The growth of mobile device management (MDM) solutions is a natural evolution in enterprises as mobile technology became part of the ecosystem. In order to properly manage all of the devices that were accessing corporate networks, MDM was created to provide a wide range of services, including security. But the new experiment conducted by Bitglass, a data protection company, reveals MDMs can expose the personal data of users.

Bitglass conducted the experiment over a period of one week by tracking the personal devices of volunteer employees to find out how MDM can be misused, and to determine how much access employers have over the personal data of their employees as well as their user behavior.

The way MDM's are designed is in theory to give organizations secured control of virtually every aspect of the mobile device, including what type of apps are permitted and outbound communications. The goal of this experiment by Bitglass was to highlight how much this control gave companies access personal information that has the potential for being abused.

"The invasion of privacy by MDM is a key reason that there are two billion mobile devices on the planet, but only a few million devices managed by MDM. IT leaders looking to enable BYOD must focus on a data-centric, agent-less approach that respects user privacy," said Nat Kausik, CEO, Bitglass.

The most common MDM configurations in enterprise deployments give administrators access to a wide range of information. During the experiment, Bitglass was able to see the content of employee personal email boxes, social networking accounts, as well as banking information. Any time the employees were accessing a service with a username and password, it was transmitted through the corporate network in plain text, and this included sensitive accounts.

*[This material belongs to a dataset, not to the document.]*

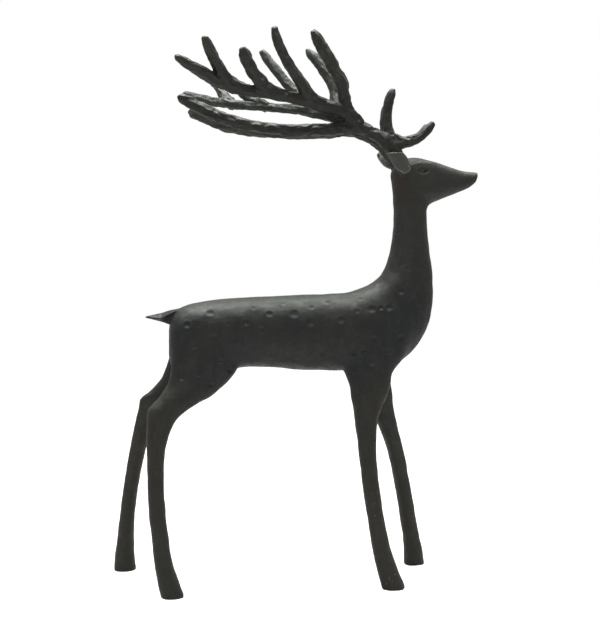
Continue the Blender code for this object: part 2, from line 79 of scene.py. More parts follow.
# How the photograph was taken: its frame and focal length in pixels, the height of its
# horizon line, and the camera's distance, height and turn round the figure
PHOTO_WIDTH = 600
PHOTO_HEIGHT = 624
PHOTO_FOCAL = 1050.0
PHOTO_HORIZON = 300.0
CAMERA_DISTANCE = 0.913
CAMERA_HEIGHT = 0.243
CAMERA_TURN = math.radians(5.0)
SENSOR_MM = 36.0

# Torso and neck, from rump to skull: back point x z, belly point x z, half width
TORSO = (
    (-112.9, 219, -113.2, 196, 7),
    (-111.0, 228, -111.3, 188, 16),
    (-105.6, 234.8, -106, 182.8, 22),
    (-97.5, 238.7, -98, 180.5, 25.5),
    (-86.6, 241.4, -86.6, 180, 27),
    (-72.8, 243.4, -72.8, 181.2, 27.5),
    (-58.6, 244.5, -58.6, 183.5, 27.5),
    (-44.8, 245.4, -44.8, 185.2, 27.2),
    (-30.9, 246.0, -30.9, 185.1, 27.2),
    (-17, 246.8, -17, 184.0, 27.4),
    (-3, 247.2, -3, 182.8, 27.6),
    (11, 247.9, 11, 182.0, 27.8),
    (25, 248.5, 25, 181.8, 27.8),
    (38, 249.2, 39, 181.6, 27.5),
    (49, 251.8, 53, 181.7, 27),
    (57.8, 255.1, 68, 183.5, 26),
    (65.2, 259.4, 84.0, 186.4, 24.5),
    (71.3, 265.3, 96.0, 195.4, 22.5),
    (75.4, 272.8, 105.4, 206.8, 20.3),
    (78.4, 281, 111.7, 219, 18.2),
    (80.0, 288.5, 115.4, 233, 16.5),
    (80.9, 295.6, 117.2, 250, 15),
    (81.6, 302.5, 116.4, 268, 13.8),
    (82.1, 309, 113.8, 287, 13),
    (82.3, 316, 112.2, 303, 12.6),
    (82.3, 324, 111.4, 318, 12.4),
    (81.4, 336, 111.6, 330, 12.4),
    (79.5, 349, 110.0, 347, 12),
    (79.4, 356, 106.0, 354, 10.5),
)

# Head, from skull to muzzle: crown point x z, jaw point x z, half width
HEAD = (
    (81.4, 358, 84, 344, 7),
    (85, 364.2, 88, 337, 11.5),
    (92, 367.2, 94, 332, 13.4),
    (100, 367.9, 103, 328.5, 13.9),
    (108, 367.1, 112, 327.0, 13.7),
    (116, 364.9, 119.5, 329.8, 12.8),
    (124, 362.6, 127, 332.7, 11.3),
    (134, 359.5, 137, 336.5, 9.2),
    (143, 357.1, 144.5, 339.5, 7.3),
    (150, 355.9, 150, 342.1, 5.9),
    (156.8, 355.5, 154.0, 345.2, 4.7),
    (157.8, 354.9, 155.2, 346.2, 4.2),
)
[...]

The search history of the employees was also accessible, along with the type of applications they downloaded. The access also extended to third-party applications, including Gmail, Messenger, and iOS apps.

This went a step further as Bitglass was able to force the GPS of the volunteers to stay active in the background without letting them know. The location data revealed where employees went after work, traveled on weekends, shopped and more all while draining the battery of their device.

Employees have to find an MDM solution that protects the network infrastructure of the enterprise, while ensuring the privacy of their employees is always protected. According to the latest BYOD report from Bitglass, 67 percent of employees said they would participate if only their employees couldn't access their personal data and applications.

In short, what the Bitglass research highlights for cyber security professionals is that in your quest to mitigate risks and become trained and certified cyber security experts, using your skills and knowledge is a case where, to coin a phrase made popular by the hit TV show The Big Bang (News - Alert) Theory, “with great power comes great responsibility.”  Formulating and implementing what is becoming a business necessity in a “mobile-first” world, MDM, does need to take into account mitigating end user concerns about creeping and creepy “big brother” in the workplace, and hence potential employer abuse of private information.